Wednesday, 13 October 2010
Earlier this week I hosted an interesting webinar that took a look at monetizing digital out-of-home (DOOH) networks, and I was both surprised and then not by the idea that local advertisers are making up the bulk of ad spends on DOOH networks.
The webinar, sponsored by NEC Display Solutions, featured NEC’s recent staff addition, Graeme Spicer, formerly of ADCENTRICITY, and Steven Keith Platt of the Platt Retail Institute.
Spicer obviously brings with him a wealth of experience in that sector from his days with ADCENTRICITY, and Platt, with his background in marketing research, brought a wealth of interesting information about agency — and agency client — perspectives on DOOH advertising.

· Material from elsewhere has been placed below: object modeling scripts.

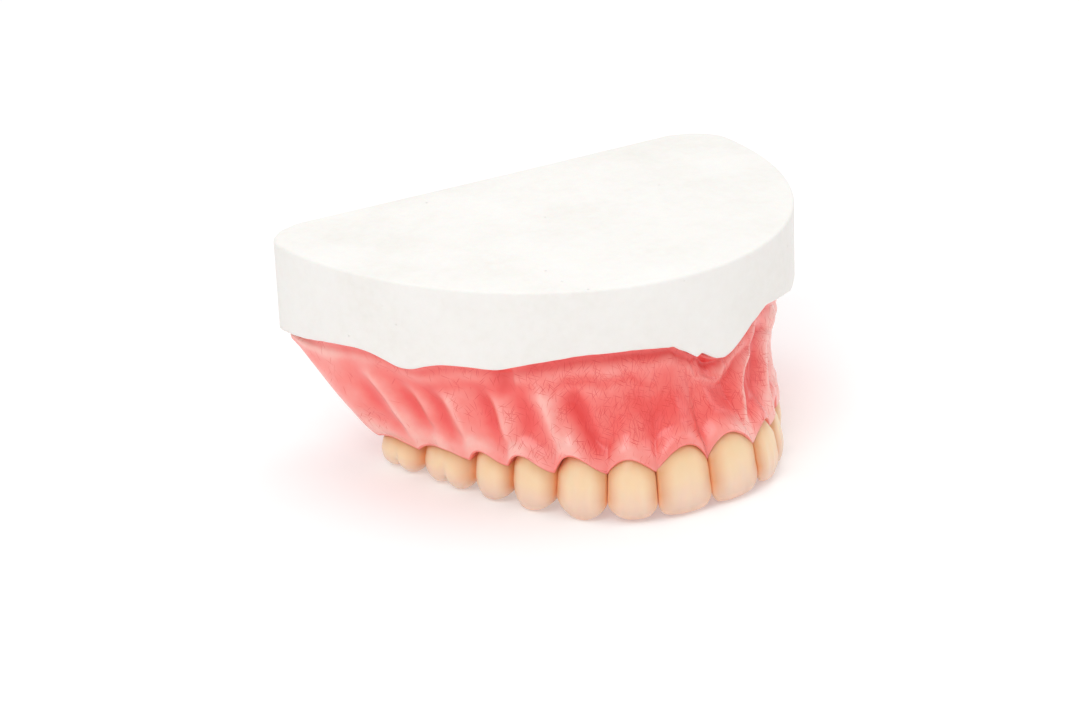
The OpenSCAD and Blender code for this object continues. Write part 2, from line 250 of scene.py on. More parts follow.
# hollow: side, its line, depth and width
HOLLOWS = [
    (-1, [(0.46, 9.0), (0.76, 7.2)], 0.26, 3.2),
    (1, [(0.34, 8.0), (0.72, 4.0)], 0.28, 2.2),
    (-1, [(0.45, 21.4), (0.85, 17.8)], 0.85, 1.6),
    (1, [(0.22, 20.6), (0.40, 18.4), (0.80, 13.4)], 0.38, 1.8),
    (0, [(0.38, 28.6), (0.78, 27.4)], 0.45, 1.3),
    (0, [(0.38, 34.0), (0.74, 33.0)], 0.75, 1.2),
    (0, [(0.38, 41.3), (0.76, 40.4)], 0.65, 1.0),
    (0, [(0.42, 45.6), (0.72, 44.6)], 0.65, 1.0),
    (0, [(0.42, 52.2), (0.70, 51.0)], 0.50, 1.6),
]


def line_at(line, t):
    """Place of a line at share t, and the shares where it starts and ends."""
    rows = np.array(line)
    return np.interp(t, rows[:, 0], rows[:, 1]), rows[0, 0], rows[-1, 0]


def on_side(s, side):
    return 1.0 if side == 0 else ease(-1.5, 1.5, side * s)


def ridges(s, t):
    out = 0
    for side, line, high, inner_w, outer_w in RIDGES:
        at, top, _ = line_at(line, t)
        d = np.abs(s) - at
        crest = high * np.exp(-(d / np.where(d < 0, inner_w, outer_w)) ** 2)
        out = out + crest * on_side(s, side) * ease(top - 0.16, top + 0.14, t)
    return out


def crest_highlights(s, t):
    """Narrow painted highlight along each sharp crest, stronger on the wearer's left; it brightens the colour
    only.
    """
    out = 0
    for side, line, high, _, _ in RIDGES:
        at, top, _ = line_at(line, t)
        sharp = high * ease(0.6, 0.9, high) * on_side(s, side) * (1.0 if side > 0 else 0.45)
        out = out + sharp * bump(np.abs(s), at - 0.1, 0.42) * ease(top - 0.12, top + 0.06, t)
    return out


def hollows(s, t):
    out = 0
    for side, line, deep, w in HOLLOWS:
        at, top, end = line_at(line, t)
        reach = ease(top - 0.2, top + 0.1, t) * (1 - ease(end - 0.12, end + 0.16, t))
        out = out + deep * on_side(s, side) * bump(np.abs(s), at, w) * reach
    return out


def lip_frenum(s, t):
    """The pocket beside the lip's frenum, with a rim under it."""
    pocket = bump(s, 5.0 - 5 * (t - 0.15), 2.0) * bump(t, 0.13, 0.11)
    rim = bump(np.hypot((s - 4.6) / 4.4, (t - 0.08) / 0.27), 1.0, 0.17) * ease(0.0, 0.1, t)
    return 0.85 * pocket, 0.30 * rim


def cheek_frenum(s, t):
    """Step in the border beside the first premolar: full in front of it, pinched in behind it."""
    a = np.abs(s)
    return 0.8 * bump(a, 30.5, 1.5) * ease(28.7, 29.1, a) * (1 - ease(0.14, 0.36, t))


def bead(s, t):
    """Rolled band under the border, and the crease and shelf below it between canine and midline."""
    a = np.abs(s)
    level = lerp(0.17, 0.13, ease(26, 50, a))
    front = ease(2, 6, a) * (1 - ease(28.5, 29.1, a))
    crease_at = 0.275 + 0.05 * bump(a, 8.5, 3) + 0.012 * np.sin(1.9 * a)
    crease = bump(t, crease_at, 0.035) * ease(6, 10, a) * (1 - ease(22, 25, a))
    return (0.30 * bump(t, level, 0.075) * lerp(0.55, 1, front) - 0.20 * bump(t, 0.035, 0.05)
            - 0.22 * crease + 0.25 * bump(t, 0.37, 0.07) * bump(a, 20.5, 4.0))


def uneven(s, t):
    """Low wandering dents left by the wax knife."""
    out = 0
    for k, (fs, ft, lean) in enumerate([(0.9, 9, 0.3), (-1.1, 8, 2.1), (0.55, 13, 4.0), (-0.7, 15, 1.2)]):
        out = out + np.sin(fs * s + ft * t + lean + 1.3 * np.sin(0.37 * s + 4 * t + k))
    return 0.022 * out * ease(0.05, 0.2, t)


def flange_relief(s, t):
    """How far the flange's surface stands out, all relief together."""
    a = np.abs(s)
    back = 1 - ease(ROW_END - 2, ROW_END + 5, a)
    margin = 0.26 * bump(t, 0.93, 0.075) - 0.20 * bump(t, 0.79, 0.07)
    papilla = -0.30 * (1 - crown_middle(s)) ** 2 * ease(0.74, 1.0, t)
    worn = lerp(1, 0.40, ease(0.76, 0.98, t))
    pocket, rim = lip_frenum(s, t)
    out = (0.8 * ridges(s, t) - 0.8 * hollows(s, t) - 0.2) * worn * lerp(0.4, 1, back)
    return (out + uneven(s, t) + rim - pocket - cheek_frenum(s, t) + bead(s, t)
            - 0.25 * bump(t, 0.5, 0.22) + (margin + papilla) * lerp(0.3, 1, back))


def flange_tone_and_shade(s, t):
    """Colour level of the flange, with painted light: 0 in the deep red hollows, 1 on the pale crests and
    along the gum edge. Hollows, creases and pockets are painted darker as shade, and crests, rims, the
    wearer's left side and the heels are painted paler as highlights; only part of the deep red is the
    acrylic's own, where it lies thick.
    """
    a = np.abs(s)
    pocket, rim = lip_frenum(s, t)
    front = 1 - ease(26, 30, a)
    # painted shadow of the cast's edge: a darker band along the border, strongest in front
    cast_shadow_strip = bump(t, 0.05 + 0.03 * bump(a, 10, 5), 0.05)
    # painted shade and highlight from the relief: ridges and raised dents paler, hollows darker
    tone_and_shade = 0.44 + 0.40 * ridges(s, t) - 0.62 * hollows(s, t) + 0.9 * uneven(s, t) + 0.04 * ease(28, 34, a)
    # painted highlight along the sharp crests and on the frenum's rim, painted shade in its pocket
    tone_and_shade = tone_and_shade + 0.42 * crest_highlights(s, t) - 0.75 * pocket + 0.5 * rim
    # painted shade in the cheek frenum's step; the bead painted paler and its crease darker
    tone_and_shade = tone_and_shade - 0.55 * cheek_frenum(s, t) + 0.60 * bead(s, t)
    # painted shadow along the border, and painted shade in a band below the bead at the premolars
    tone_and_shade = tone_and_shade - lerp(0.05, 0.22, front) * cast_shadow_strip - 0.20 * bump(t, 0.25, 0.07) * bump(a, 37, 9)
    # darker over the middle of the front flange and beside the left canine
    tone_and_shade = tone_and_shade - 0.20 * bump(a, 9, 7) * bump(t, 0.60, 0.2) - 0.14 * bump(s, 17, 6) * bump(t, 0.45, 0.3)
    # painted highlight: the wearer's left flange from canine to premolars made paler, standing in for its
    # sheen
    tone_and_shade = tone_and_shade + 0.46 * ease(22, 27, s) * (1 - ease(36, 50, s))
    # painted highlight on the rounded gum edge, less between the teeth
    tone_and_shade = tone_and_shade + 0.28 * ease(0.76, 0.93, t) * (1 - 0.4 * (1 - crown_middle(s)) ** 3)
    # painted highlight: the heels and the roll under their border made paler
    tone_and_shade = tone_and_shade + 0.25 * ease(50, 62, a) + 0.25 * bump(t, 0.12, 0.05) * ease(46, 54, a)
    return np.clip(tone_and_shade, 0, 1)


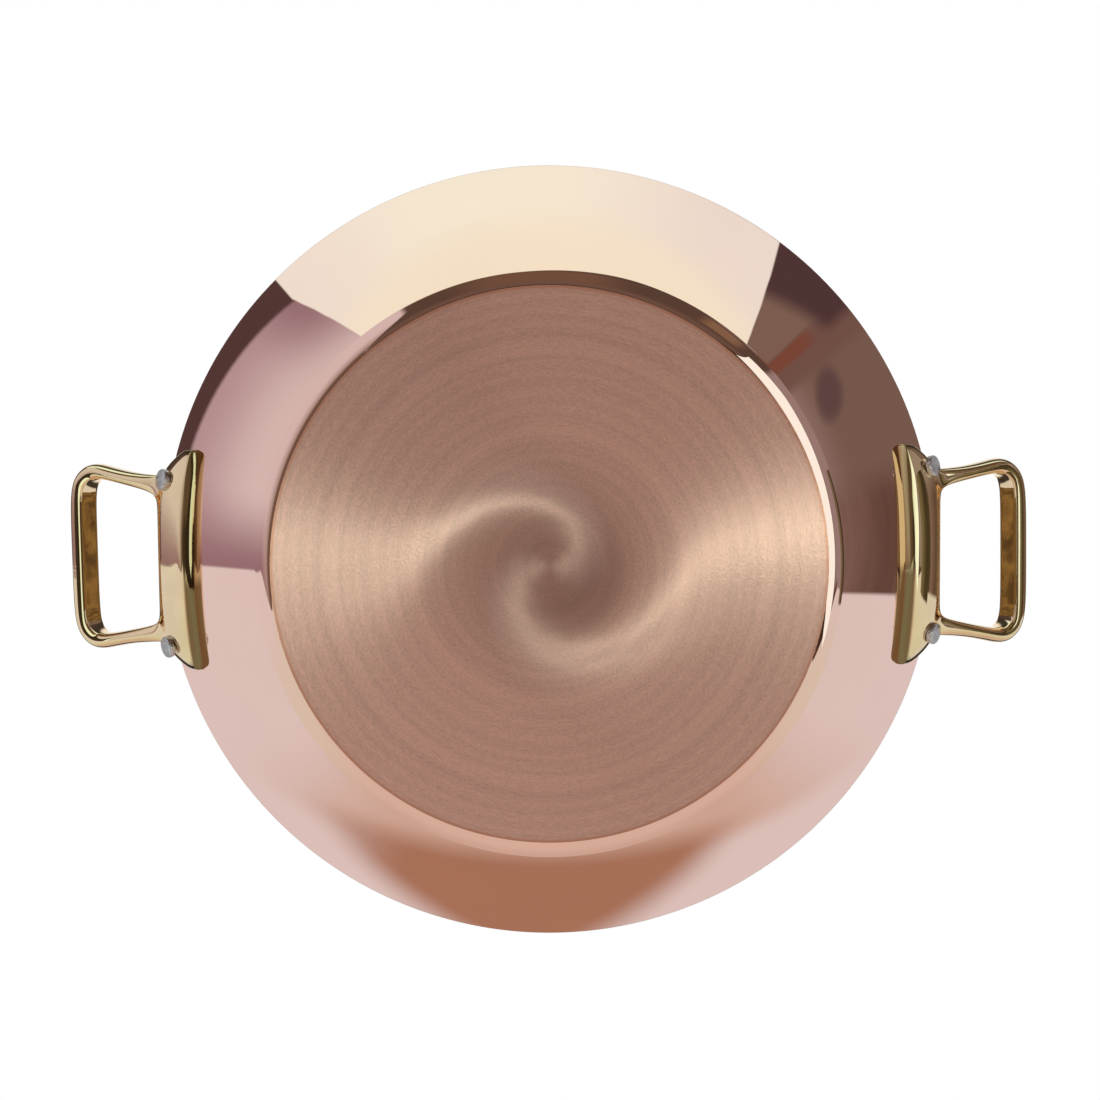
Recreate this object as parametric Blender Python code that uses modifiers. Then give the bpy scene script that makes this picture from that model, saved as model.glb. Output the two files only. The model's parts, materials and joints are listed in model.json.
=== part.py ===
"""Round copper gratin dish with two riveted cast brass handles.

Units are metres. +Z is up, out of the mouth, and the origin is the centre of the base's underside.
The handles lie along X. A place on the sloping wall is given by its drop, the distance down the
slope from the rim, by its y, and by how far it stands out from the copper along the normal.
"""
from math import acos, atan2, cos, hypot, pi, radians, sin, sqrt, tan

import bmesh
import bpy
from mathutils import Matrix, Vector

# Bowl, with the rim's radius taken at its outer corner before that edge is rounded
RIM_RADIUS = 0.100
BOWL_HEIGHT = 0.040
BASE_RADIUS = 0.0662
CORNER_RADIUS = 0.005
COPPER_WALL = 0.0014
LINING_WALL = 0.0004
RIM_EDGE_RADIUS = 0.0003
LINING_EDGE_RADIUS = 0.00012

# Clearance between pieces that touch
CLEARANCE = 0.0003

# Rivets
RIVET_SPACING = 0.0412
RIVET_DROP = 0.0056
SHANK_RADIUS = 0.0016
OUTER_HEAD_RADIUS = 0.00275
OUTER_HEAD_HEIGHT = 0.0014
INNER_HEAD_RADIUS = 0.0031
INNER_HEAD_HEIGHT = 0.0012
HEAD_DOME = 0.0004
HEAD_EDGE_RADIUS = 0.0005
CUTTER_MARGIN = 0.0010

# How far the casting's middle lies beside the middle of its two rivets
CASTING_SHIFT = 0.0009

# Lug, the part of the handle that lies on the wall
LUG_LENGTH = 0.0560
LUG_TOP_DROP = 0.0024
LUG_WAIST = 0.0028
LUG_SHOULDER_DROP = 0.0034
LUG_TIP_DROP = 0.0078
LUG_BOTTOM_DROP = 0.0169
LUG_BOTTOM_RISE = 0.0050
LUG_TIP_BOTTOM_DROP = 0.0120
LUG_SEAT = 0.0042
LUG_CROWN = 0.0006
LUG_FOOT = 0.0031
LUG_FOOT_LEAN = 0.0013
LUG_TIP_THICKNESS = 0.0032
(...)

I know it’s a bit contradictory to say I was both surprised and not surprised by something, but that little factoid was one of those things that, when you first hear it, you’re surprised about, but then upon further reflection seems to make perfect sense.
In the newspaper website world, the race is on to tap into what’s being called the “hyper-local” market, or running news that appeals to a smaller geographic area and drawing interest — and revenue — from local advertisers who are looking for ways to advertise economically to just their local area, but in a broad and far-reaching manner.
I recently wrote about a digital billboard company in the Midwest that’s successfully competing with local newspapers and radio stations to tap into the hyper-local market, even reaching into previously newspaper-only domains (e.g., running obituaries from funeral parlors).
And a recent startup company in the physician’s office DOOH network vertical is still making most of its money from the local bar network it also runs as a side business.
So while I tend to think first that it’s the national brands that have the most money to spend on national campaigns and who might most want to drill down to specific niche audiences in ways for which DOOH is particularly well-suited … it makes sense upon further reflection that it might be the local advertisers and local “brands” that really will spend to reach local audiences on local DOOH networks.
And of course more small payments can quickly add up to be more than a smaller number of large payments — so maybe it behooves the DOOH advertising market to embrace the idea of thinking globally (or nationally) but acting locally.